We have a water issue going on - all the melting apparently found its way in via the back deck which has sunk four inches. There are huge LOUD fans running down stairs until Monday!!!! Hopefully, now that the deck is cleared of all the snow no more water will seep comes the insurance woes - the water loosened our Pergo floor in the kitchen, and got under the tiles in the down stairs bathroom. So........
Well, I guess that's all for now. Again, I SO Loved your tribute to Roger and it seems like the best of him has found its way in to you :-)

Cicero Sings said...

There is something to be said for the old ways - the knowing how to make something of nothing. The ingenuity that went into every day loving. Truly we are losing great treasures as these folk pass. My own mother is coming 97 in July and talks of driving 12 head if horses on a one way disk. I'm told she was a great driver. Oh and many other things they did to survive on the bald prairie.

-27c when I arose this morning in central BC - not even a glint of spring yet here.

Grizz………… said...

Gail…

Sorry to hear you have water problems, but maybe you've got them handled now. Winter, and these storms always takes a toll, sometimes well after the fact. Hope the damage wasn't too great or expensive. I know it can be.

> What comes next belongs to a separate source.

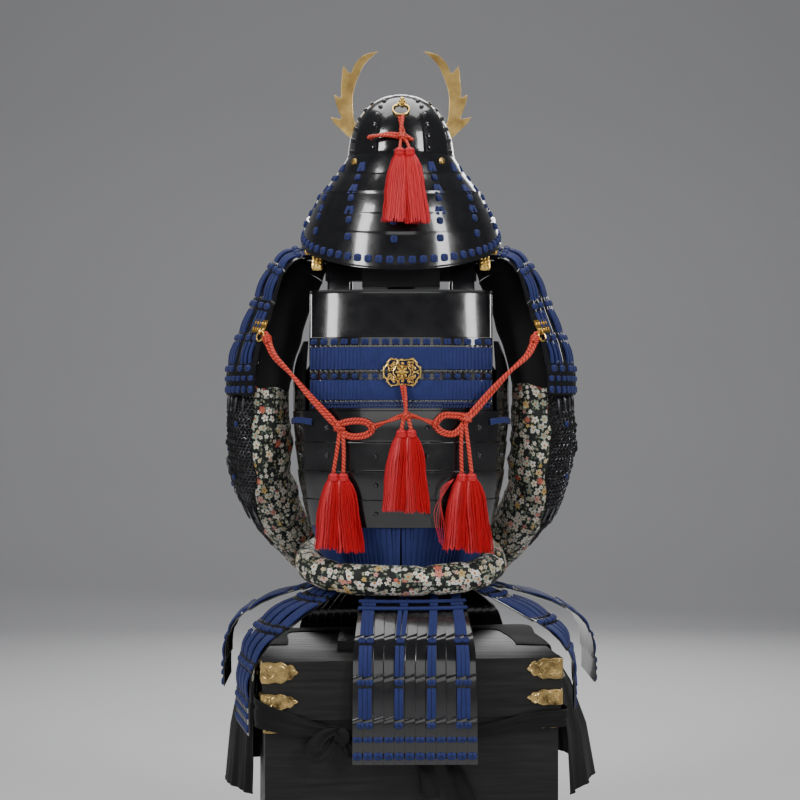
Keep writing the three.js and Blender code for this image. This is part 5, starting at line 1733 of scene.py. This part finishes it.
# Middle line of the tie round the box, and its half width
TIE = (
    (-295, -62, 428, 26),
    (-282.5, -180, 424, 27),
    (-276, -264, 420, 27),
    (-190, -256, 392, 18),
    (-100, -246.5, 376, 11),
    (30, -233, 368, 9),
    (154, -220, 378, 11),
    (250, -210, 396, 15),
    (324, -203, 402, 17),
    (317, -140, 404, 18),
    (309, -62, 404, 18),
)
# Knot and ends of the tie: x, height, distance from the box and half width
RIBBONS = (
    (
        *((-124, 378, 0, 7), (-140, 352, 6, 12), (-162, 340, 8, 15)),
        *((-170, 356, 8, 15), (-150, 378, 6, 11), (-126, 386, 0, 6)),
    ),
    ((-112, 378, 3, 6), (-100, 352, 7, 11), (-96, 336, 4, 13)),
    ((-122, 386, 5, 12), (-114, 376, 10, 14), (-122, 364, 6, 12)),
    ((30, 372, 0, 6), (44, 330, 0, 12), (54, 290, 4, 15), (60, 250, 2, 17)),
    ((66, 372, 0, 6), (92, 330, 0, 12), (114, 290, 4, 15), (134, 236, 2, 17)),
)
RIBBON_THICK = 1.2


def build_thigh_guard():
    lid_z = LID["top"] + 0.6
    flat_at = lambda u, first, z: Vector((along(RIM, first, u), along(RIM, first + 1, u), z))

    def base(u, v):
        lid, edge, hem = flat_at(u, 0, lid_z), flat_at(u, 2, lid_z), point_at(RIM, u, 4)
        if v < 1 / 6:
            return lid.lerp(edge, 6 * v)
        fallen = look_up(DROP, v, 2)
        p = edge.lerp(hem, look_up(DROP, v, 1))
        p.z = mix(lid_z, hem.z, fallen)
        wave = 7 * fallen * math.sin(9 * TAU * u + 2 * u * u)
        wave += fallen * (2.2 * math.sin(31 * TAU * u + 4 * v) + 1.3 * math.sin(53 * TAU * u - 6 * v))
        if abs(p.y) < 170:
            p.x += math.copysign(wave, p.x)
        else:
            p.y += wave
        return p

    surface = offset_from(base, lambda u, v: flat_at(u, 0, 380 - 200 * v))
    cloth = Piece("thigh_guard_cloth", "cloth")
    cloth.wall(surface, steps(220), steps(36), 1.6, size=GUARD_SIZE)
    shell = cloth.build("thigh_guard", smooth=60)
    hem = Piece("thigh_guard_hem", "cloth")
    hem.tube([surface(u, 0.997, 0.8) for u in steps(220)], 2, 7)
    hem.build()
    patches = Piece("thigh_guard_brocade", "brocade")
    for first, last in ((0.005, 0.075), (0.925, 0.995)):
        form = lambda u, v, offset: surface(mix(first, last, u), mix(0.36, 0.62, v), 1.7 + offset)
        patches.wall(form, steps(16), steps(16), 0.8, size=(0.13, 0.12))
    patches.build()


def build_tie():
    def tie(u, v, offset):
        across = 1 - 2 * v
        twist = 1.6 * math.sin(6 * across + 17 * u) + 1.1 * math.sin(11 * across - 29 * u)
        way = point_at(TIE, min(1, u + 0.01)) - point_at(TIE, max(0, u - 0.01))
        way.z = 0
        out = way.normalized().cross(UP)
        return point_at(TIE, u) + UP * (along(TIE, 3, u) * across) + out * (offset + 1.6 + twist * 0.6)

    band = Piece("thigh_guard_tie_band", "cloth")
    band.wall(tie, steps(120), steps(14), 1.4, size=(1.0, 0.05))
    shell = band.build("thigh_guard_tie", smooth=60)
    knot = Piece("thigh_guard_tie_knot", "cloth")
    uv = lambda i, j: (j * 0.006, i * 0.006)
    for table in RIBBONS:
        route = []
        for x, z, away in curve_through(table, 8 * len(table)):
            route.append(Vector((x, 0.104 * (x + 100) - 254 - away, z)))
        last = len(route) - 1
        rows = []
        for i, p in enumerate(route):
            across = heading(route, i).cross(REAR).normalized() * along(table, 3, i / last)
            fold = lambda s: 2.2 * math.cos(4.5 * s + 0.2 * i) + 1
            rows.append([p + across * s + REAR * fold(s) for s in between(-1, 1, 8)])
        under = [[p - REAR * RIBBON_THICK for p in row] for row in rows]
        knot.grid(rows, uv)
        knot.grid(under, uv, flip=True)
        for k in (0, -1):
            knot.grid([[row[k] for row in rows], [row[k] for row in under]])
            knot.grid([rows[k], under[k]])
    knot.build(smooth=60)


# BOX AND STAND

# How far the box is turned on the floor
YAW = math.radians(6)


def on_box(x, y, z):
    """A point of the box, which is turned a little on the floor."""
    return swing(Vector((x, y, 0)), Vector((-y, x, 0)), 1, YAW) + UP * z


# Lobed outline of a fitting, from the corner on, in shares of its length and height
LOBES = (
    *((0, 0), (0, -1), (0.18, -1.03), (0.36, -0.97), (0.52, -1.03), (0.64, -0.93), (0.7, -0.84)),
    *((0.8, -0.86), (0.87, -0.74), (0.88, -0.64), (0.95, -0.6), (1, -0.5), (0.95, -0.4), (0.88, -0.36)),
    *((0.87, -0.26), (0.8, -0.14), (0.7, -0.16), (0.64, -0.07), (0.52, 0.03), (0.36, -0.03), (0.18, 0.03)),
)


def fitting(piece, corner, side_way, out, length, height, curls):
    """A chased plate with a lobed end, laid from a corner along a side."""
    at = lambda x, z, lift: corner + side_way * (x * length) + UP * (z * height) + out * lift
    points, raised = ([at(x, z, lift) for x, z in LOBES] for lift in (0, 1.8))
    piece.grid([points, raised], wrap=True)
    piece.cap(points)
    piece.cap(raised, flip=True)
    rim = [at(mix(0.45, x, 0.93), mix(-0.5, z, 0.9), 1.9) for x, z in LOBES]
    piece.tube(rim + [rim[0]], 1.5, 6, ends=False)
    for i in range(curls):
        heart = at((i + 0.8) / (curls + 0.9), -0.5, 2.0)
        hand = 1 if i % 2 else -1
        curl = [heart + swing(side_way, UP, height * mix(0.36, 0.05, t), hand * 7.4 * t + i) for t in steps(16)]
        piece.tube(curl, lambda t: mix(1.9, 1.1, t), 6)
        leaf = heart + UP * (0.3 * height * -hand)
        piece.pad(leaf, out, side_way + UP * (0.5 * hand), 0.16 * height, 0.3 * height, 2.6, 2, 10)
    for x, z in ((0.08, -0.14), (0.08, -0.86), (0.62, -0.5)):
        piece.stud(at(x, z, 1.9), out, 2.2, 0.8)


def corner_plates(piece, side, end, proud, z, length, height, curls):
    """Two fittings that meet at an upright edge of the box."""
    corner = on_box(side * (LID["half_width"] + proud), end * (LID["half_depth"] + proud), z)
    inward, deeper = on_box(-side, 0, 0), on_box(0, -end, 0)
    fitting(piece, corner, inward, -deeper, length, height, curls)
    fitting(piece, corner, deeper, -inward, length, height, curls)


def build_box():
    for name, finish, bevel in (
        ("box_body", "wood", 1.6),
        ("box_lid", "wood", 1.6),
        ("stand", "wood", 2.0),
        ("crest_base", "brass", 0.6),
    ):
        keep(name, FINISH[finish], bevel)
    for side, name in SIDES:
        for end, end_name in ((-1, "back"), (1, "front")):
            piece = Piece(f"box_fitting_{end_name}_{name}", "brass")
            corner_plates(piece, side, end, 0.6, LID["top"] - 1, 70, 40, 5)
            piece.build(f"box_corner_{end_name}_{name}", smooth=30)
            lower = Piece(f"box_lower_fitting_{end_name}_{name}", "brass")
            corner_plates(lower, side, end, 0.6, LID["foot"] + 52, 70, 30, 4)
            corner_plates(lower, side, end, -4.6, LID["foot"] - 2, 62, 22, 4)
            lower.build(smooth=30)


build_sleeves()
build_thigh_guard()
build_tie()
build_box()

Our weather is about to take a downturn—a "wintry mix" tomorrow, meaning snow, sleet, rain, and colder temperatures, though not really below freezing, so the snow shouldn't stick.

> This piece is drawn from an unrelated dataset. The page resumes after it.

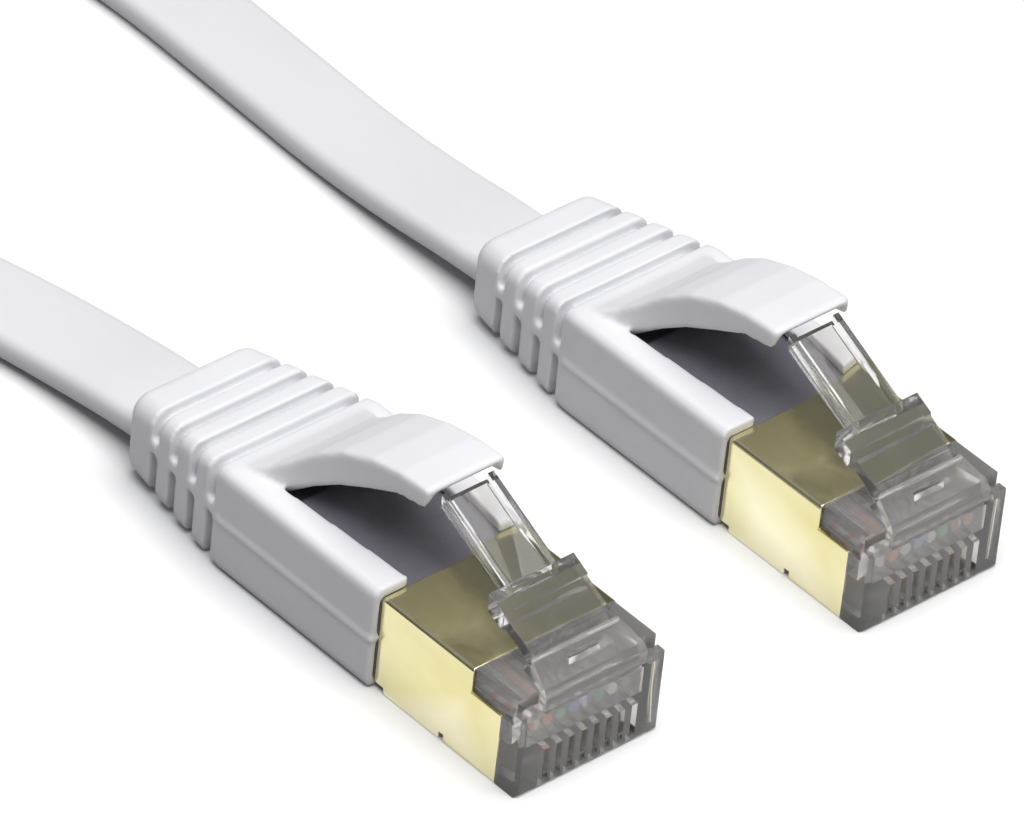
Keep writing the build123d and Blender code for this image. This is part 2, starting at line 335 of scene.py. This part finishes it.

Thank you. Always. Take care.

Grizz………… said...

Cicero Sings…

We're to get another round of winter tomorrow. A little one. However, it won't prevail, not now. It will tease and disappoint, show us sun and mild temps one day, gray skies and cold the next, a little snow and sleet, a bit of rain. But it's all to be expected, and we've gotten a foretaste of where we're going. Spring is yonder, over that hill…and our course is set.

You're right about what we lose with the passing of each and every oldster—they are, indeed, our treasures. And when they're gone, treasures lost forever. I used to talk with my mother and hear so much firsthand of a way of life it's almost impossible for us to now imagine. She was 94 when she passed away. And her father—my grandfather—was born in 1874. I got to talk with him, too. Can you imagine what the country was like back then! They knew how to survive, because everything they had they made or grew or hunted.

It's 33˚F here right now, and a bright full moon shining beyond the window.

Tramp said...

In losing those who knew of days long past, it is so easy to lose contact of what is part of what we are. My parents were a lot older than me, they lived through two world wars. I think of it as part of being a parent and grandparent to pass on some of what they told me. I so regret not talking more with them about their early memories.
Have a good week.

The Solitary Walker said...

Thanks for your comment on my blog, Grizz, and joining with me in mutual remembrance of our mothers. It seems both our mums shared the same birth month and passed away within six months of each other. The things I have of hers - books, journals, photo albums, pictures, ornaments and various knick-knacks - are priceless to me.

I'm sad for you about your friend Roger. I appreciate where he came from very much - as I think you know, my father was a miller and corn merchant, my aunt kept pigs, hens and dairy cows, and some of my cousins are farmers. I was born too late for horse-drawn ploughs, but I do remeber traction engines powering stationary threshing machines. And some of my sharpest memories are of calves and piglets being born, of collecting freshly-laid eggs, and of picking wild mushrooms.

Joan said...

So sorry for your loss. Deepest Sympathies.

Grizz………… said...

Tramp…

Yes, much as I talked with Mom and Dad, and my maternal grandparents who lived just up the street—I'd give anything to hear again so much that I've now forgotten in detail, or to ask better questions…to let them teach me things I now want to learn or understand.

Youth can be so shallow sometimes; growing older you look for depth. I wish I'd been better at this, and I regret what I've forever lost.

Be well, my friend.

Grizz………… said...

Solitary…

I treasure my keepsakes of Mom and Day and their families, too. I often come across something of theirs which triggers things—a memory or smell, a sound or feeling…maybe a moment of my own future shaping, now perfectly obvious.:"Ahh, that's why I like that, or do this. That's where I got it!"

I also try to fit myself into their time and place, into the life they lived—and if I'm being honest, I'm not sure I could have done half the job they accomplished on many fronts.

Grizz………… said...

Joan…

I didn't know him as well as I've have liked, but our paths crossed fairly regularly. I'll miss Roger.

Thank you…

deb colarossi said...

spectacular photo.

sorry about your Roger, and I agree with your words. We celebrated my FIL 86th bday yesterday , and it really does boggle the mind to think of the long long full life.

Grizz………… said...

deb colarossi…

Thank you…and you're right, it's almost impossible to really grasp the life reality of someone who's age is nearing the century mark. We see it in terms of a historical view, while they simply lived it in all it myriad details.

Teri and the cats of Furrydance said...

Thinking of you, with the loss of your friend. Today is the 4th anniversary of my husbands passing and the world is a poorer place without him in it...same goes without saying about your friend, too.

Grizz………… said...

Teri…

I'm sure four brief years since losing your husband seems like only yesterday in many ways. I'm sorry for your loss. I hope you're doing okay. Times heals, somewhat—but only by degrees, And in many ways the actual void becomes worse. The heart that loved simply cannot cope completely with loss.